So no it’s not clear quality will ever be comparable. It may be good enough for what you want but there will always be a harder problem that you need to throw more compute and more memory at.

1 comments

> It may be good enough for what you want but there will always be a harder problem that you need to throw more compute and more memory at.

Sure, but if the “good enough for what you want” consumes the vast majority of cases - data-center ai becomes just for the very extreme edge cases. Like how I can render a 4k rez video game at 60fps on my home pc, but if pixar wants to render their next movie they use data-center compute.

> all those same algorithmic improvements would also be true for larger models

Smaller models run faster. If ten runs of a small model gets me the same quality result as one run of the big model, and the small model runs 10x faster, then they are functionally the same.

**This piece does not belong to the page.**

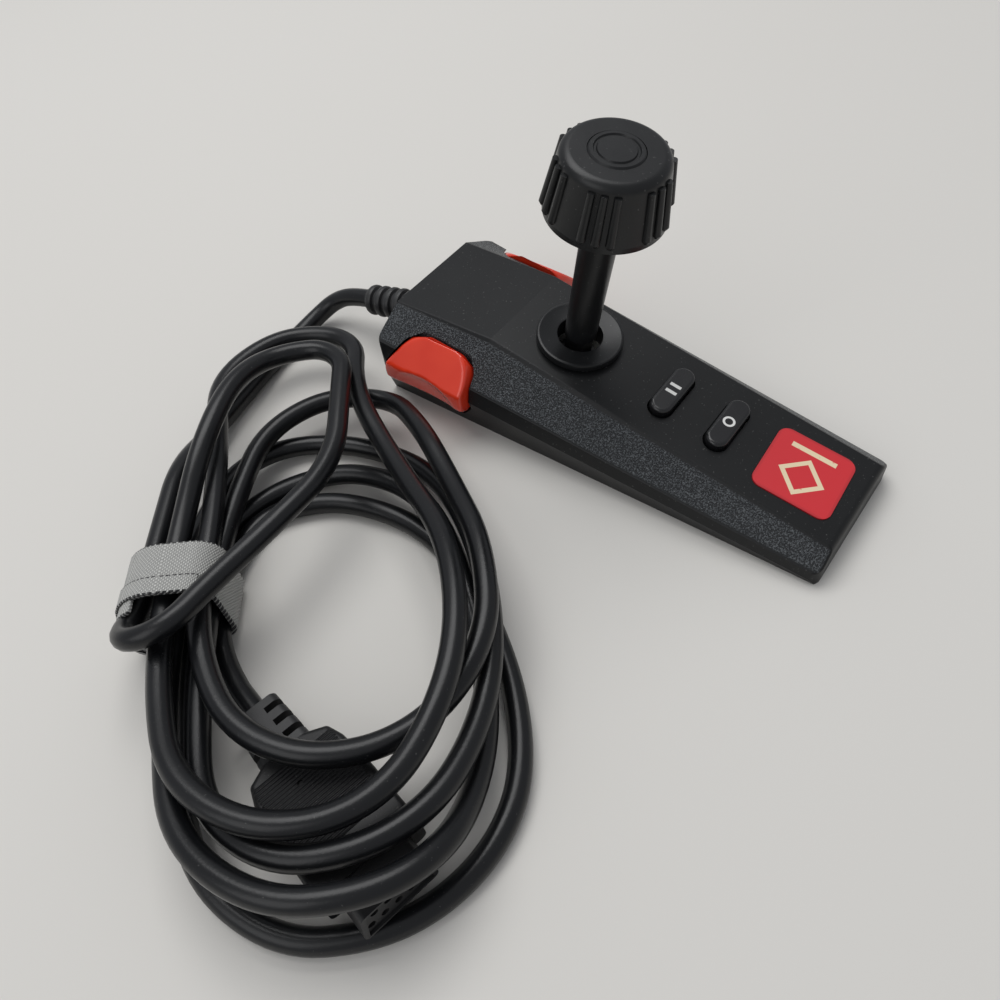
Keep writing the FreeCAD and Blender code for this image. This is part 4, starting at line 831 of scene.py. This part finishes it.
def make_plug_plastic():
    shop = Shop("plug plastic")
    turn = Matrix((PLUG_ACROSS, PLUG_AXIS, PLUG_UP)).transposed().to_euler()
    mapping = shop.node("Mapping", {"vector_type": "TEXTURE"}, Vector=shop.place(),
                        Location=tuple(PLUG_START + PLUG_AXIS * NECK_LENGTH), Rotation=tuple(turn))
    across, along, up = shop.xyz(mapping.outputs[0])
    face = abs(up).above(4.2 * MM, 0.2 * MM) * abs(across).below(8.4 * MM, BORDER)
    field = face * along.above(3.0 * MM, BORDER) * along.below(21.0 * MM, BORDER)
    ridges = (along * (2 * math.pi / RIDGE_PITCH)).wave() * 0.5 + 0.5
    dust = shop.noise(0.35 * MM, 1.0).above(0.73, 0.03)
    patches = shop.noise(5 * MM, 3.0)
    color = shop.blend(patches, shade(18, 18, 19), shade(29, 29, 30))
    color = shop.blend(dust * 0.3, color, shade(132, 132, 128))
    height = ridges * field + shop.noise(0.25 * MM, 2.0) * 0.12
    return shop.finish(color, patches * 0.1 + 0.4, shop.bump(height, 0.22 * MM), Specular_IOR_Level=0.35)


dress(make_plug_plastic(), "plug_body")
print("plug starts at", [round(c, 4) for c in PLUG_START])

# %% [markdown]
# The sheath is smooth soft vinyl. Its long shining lines come from the lamps and need no drawing. Noise
# makes it a little duller in patches, where it was handled, with fine unevenness and a few dust specks.


# %% Sheath
def make_sheath():
    shop = Shop("cord sheath")
    handled = shop.noise(14 * MM, 3.0)
    fine = shop.noise(0.5 * MM, 2.0)
    color = shop.blend(handled, shade(12, 13, 15), shade(20, 21, 23))
    dust = shop.noise(0.4 * MM, 1.0).above(0.76, 0.02)
    color = shop.blend(dust * 0.25, color, shade(120, 120, 118))
    return shop.finish(color, handled * 0.16 + 0.22, shop.bump(fine + handled, 0.02 * MM),
                       Specular_IOR_Level=0.38)


paint(cord, make_sheath())

# %% [markdown]
# The strap is a woven band with a stitched edge. It goes round all the strands, and its end is lapped
# once more round the front half of the band, so two dark stitched lines show. Another bit of its end
# peeps out at the left. Each layer starts as a box without ends, gets its long edges bevelled as the
# strands hold them, and becomes a band with Solidify.


# %% Strap
STRAP_HALF = 10.0 * MM
STRAP_LOW = 1.15 * MM
STRAP_HIGH = 18.6 * MM
STRAP_MIDDLE = (STRAP_LOW + STRAP_HIGH) / 2
STRAP_CORNERS = ((9.0, False, True), (4.4, True, True), (3.0, True, False), (3.0, False, False))
BUNDLE_FRAME = Matrix.Translation(BUNDLE_CENTRE) @ Matrix(
    (BUNDLE_ACROSS, BUNDLE_ALONG, Vector((0, 0, 1)))).transposed().to_4x4()


def make_band(name, rise, front, back, thickness, keep=None):
    """A layer of the strap this far off the strands, between two places along them."""
    bpy.ops.object.select_all(action="DESELECT")
    bpy.ops.mesh.primitive_cube_add(size=1.0, location=(0, (front + back) / 2, STRAP_MIDDLE),
                                    scale=(2 * (STRAP_HALF + rise), back - front,
                                           STRAP_HIGH - STRAP_LOW + 2 * rise))
    band = bpy.context.object
    band.name = name
    bpy.ops.object.transform_apply(location=True, rotation=False, scale=True)
    bpy.ops.object.mode_set(mode="EDIT")
    select_where(band, "FACE", lambda place, normal: abs(normal.y) > 0.9)
    bpy.ops.mesh.delete(type="ONLY_FACE")
    for corner, right, high in STRAP_CORNERS:
        select_where(band, "EDGE", lambda place, way: abs(way.y) > 0.5 * (back - front)
                     and abs(place.x) > STRAP_HALF + rise - 0.1 * MM and (place.x > 0) == right
                     and abs(place.z - STRAP_MIDDLE) > (STRAP_HIGH - STRAP_LOW) / 2 - 0.1 * MM
                     and (place.z > STRAP_MIDDLE) == high)
        bpy.ops.mesh.bevel(offset=corner * MM + rise, segments=7, profile=0.5, affect="EDGES")
    select_where(band, "EDGE", lambda place, way: abs(way.y) > 0.5 * (back - front))
    bpy.ops.mesh.subdivide(number_cuts=7)
    if keep is not None:
        select_where(band, "FACE", lambda place, normal: not keep(place))
        bpy.ops.mesh.delete(type="FACE")
    bpy.ops.object.mode_set(mode="OBJECT")
    apply_modifier(band, "SOLIDIFY", thickness=thickness, offset=1.0, use_even_offset=True)
    apply_modifier(band, "BEVEL", width=0.22 * MM, segments=2, limit_method="ANGLE")
    bpy.ops.object.shade_smooth_by_angle(angle=math.radians(40))
    band.matrix_world = BUNDLE_FRAME
    bpy.ops.object.transform_apply(location=True, rotation=True, scale=True)
    return band


THREAD_ROW, THREAD_LENGTH, STITCH_LENGTH = 0.46 * MM, 0.8 * MM, 1.3 * MM


def make_cloth(name, lines):
    """Woven cloth with dark stitching along lines at these places along the strands."""
    shop = Shop(name)
    mapping = shop.node("Mapping", {"vector_type": "TEXTURE"}, Vector=shop.place(),
                        Location=tuple(BUNDLE_CENTRE), Rotation=tuple(BUNDLE_FRAME.to_euler()))
    across, along, up = shop.xyz(mapping.outputs[0])
    round_way = abs(across) - up
    row = (round_way / THREAD_ROW).whole()
    thread = ((along / THREAD_LENGTH + row * 0.5) * (2 * math.pi)).wave() * 0.5 + 0.5
    between = ((round_way / THREAD_ROW).part() - 0.5)
    weave = thread * (1.0 - between * between * 3.6)
    seams = [abs(along - line * MM).below(0.2 * MM, 0.08 * MM) for line in lines]
    stitched = seams[0]
    for seam in seams[1:]:
        stitched = stitched.most(seam)
    stitch = stitched * (round_way * (2 * math.pi / STITCH_LENGTH)).wave().above(-0.55, 0.2)
    fuzz = shop.noise(0.25 * MM, 3.0)
    color = shop.blend(weave * 0.75 + fuzz * 0.25, shade(138, 138, 135), shade(226, 226, 221))
    color = shop.blend(stitch, color, shade(34, 34, 35))
    return shop.finish(color, fuzz * 0.1 + 0.85, shop.bump(weave + fuzz * 0.3 + stitch * 0.3, 0.28 * MM),
                       Sheen_Weight=0.2)


strap = make_band("strap", 0.0, -6.0 * MM, 6.0 * MM, 1.05 * MM)
strap_lap = make_band("strap_lap", 1.06 * MM, -6.3 * MM, -2.2 * MM, 0.4 * MM,
                      lambda place: place.z > 3.5 * MM and place.x < 8.0 * MM)
strap_end = make_band("strap_end", 0.02 * MM, -9.2 * MM, -6.05 * MM, 0.85 * MM,
                      lambda place: place.x < -4.5 * MM)
for piece, lines in ((strap, (-5.85, 5.85)), (strap_lap, (-6.15, -2.35)), (strap_end, (-9.05,))):
    paint(piece, make_cloth(piece.name + " cloth", lines))
    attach(piece, "housing")
    print(piece.name, "faces", len(piece.data.polygons))
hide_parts("cord_tie")

# %% [markdown]

# %% [markdown]
# The floor is a wide pale sheet of paper. Its own colour is as light as the photograph's background, so
# the lamps need no extra strength, and they lay the part's soft shadow on it. A curved backdrop would
# do as well, but the camera looks down, so one wide plane fills its picture.


# %% Floor
def make_floor():
    bpy.ops.object.select_all(action="DESELECT")
    bpy.ops.mesh.primitive_plane_add(size=30.0, location=(0, 0, 0))
    floor = bpy.context.object
    floor.name = "floor"
    shop = Shop("paper")
    cloud = shop.noise(0.4, 2.0)
    fine = shop.noise(2 * MM, 2.0)
    shop.finish(shop.blend(cloud, shade(212, 209, 203), shade(217, 215, 210)), 0.75,
                shop.bump(fine, 0.01 * MM))
    paint(floor, shop.material)
    print("floor is", round(floor.dimensions.x, 1), "m wide")


make_floor()

# %% [markdown]
# The light is a broad soft box overhead and behind, a weaker one from the left, and an even pale world.
# A point lamp would give hard shadows and pinprick highlights. Area lamps are as large as a window, and
# black plastic shows them as long soft highlights along its edges.


# %% Lamps
def add_lamp(name, spot, size, power):
    """A rectangular lamp that looks at the part."""
    data = bpy.data.lights.new(name, "AREA")
    data.shape = "RECTANGLE"
    data.size, data.size_y = size
    data.energy = power
    lamp = bpy.data.objects.new(name, data)
    lamp.location = spot
    lamp.rotation_euler = (-Vector(spot)).to_track_quat("-Z", "Y").to_euler()
    bpy.context.scene.collection.objects.link(lamp)
    print(name, power, "W")


add_lamp("overhead", (0.15, 0.35, 0.95), (0.9, 0.6), 6.0)
add_lamp("left fill", (-0.9, 0.1, 0.7), (0.7, 0.7), 2.0)
world = bpy.data.worlds.new("room")
world.use_nodes = True
background = world.node_tree.nodes["Background"]
background.inputs["Color"].default_value = (0.93, 0.95, 1.0, 1.0)
background.inputs["Strength"].default_value = 0.42
bpy.context.scene.world = world

# %% [markdown]
# The last step brings the scene up to date.

# %% The end
bpy.context.view_layer.update()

Even accepting the premise, it should be obviously true that 10 dumber models running 10x as fast != 1 smarter model. Otherwise engineering would just be a matter of throwing people at a problem when it’s very clear that 1 talented engineer can outperform a team of engineers or accomplish things the team would never have been able to. There’s also the assumption you’re making that a 10x smaller model is 10x dumber when it’s not - it’s a curve and some people seem to struggle with non linear effects
> it should be obviously true that 10 dumber models running 10x as fast != 1 smarter model

If a smaller model tries ten things and comes to the same conclusion as the big model gets first try, then yeah 10x small = 1x big. Is that where we are at now? Idk probably not - but it’s not hard to imagine something like that emerging soon. There is already evidence that smaller models get some things _better_ than bigger models (e.g. https://aisle.com/blog/ai-cybersecurity-after-mythos-the-jag... )

> There’s also the assumption you’re making that a 10x smaller model is 10x dumber when it’s not

That is not an assumption i am making. I said “a smaller model” not “a 10x smaller model”. Model speed and model “intelligence” are both non-linear.

> Like how I can render a 4k rez video game at 60fps on my home pc, but if pixar wants to render their next movie they use data-center compute.

This is a very nice analogy actually and it impacts the whole story about US vs. Chinese leadership in "frontier AI".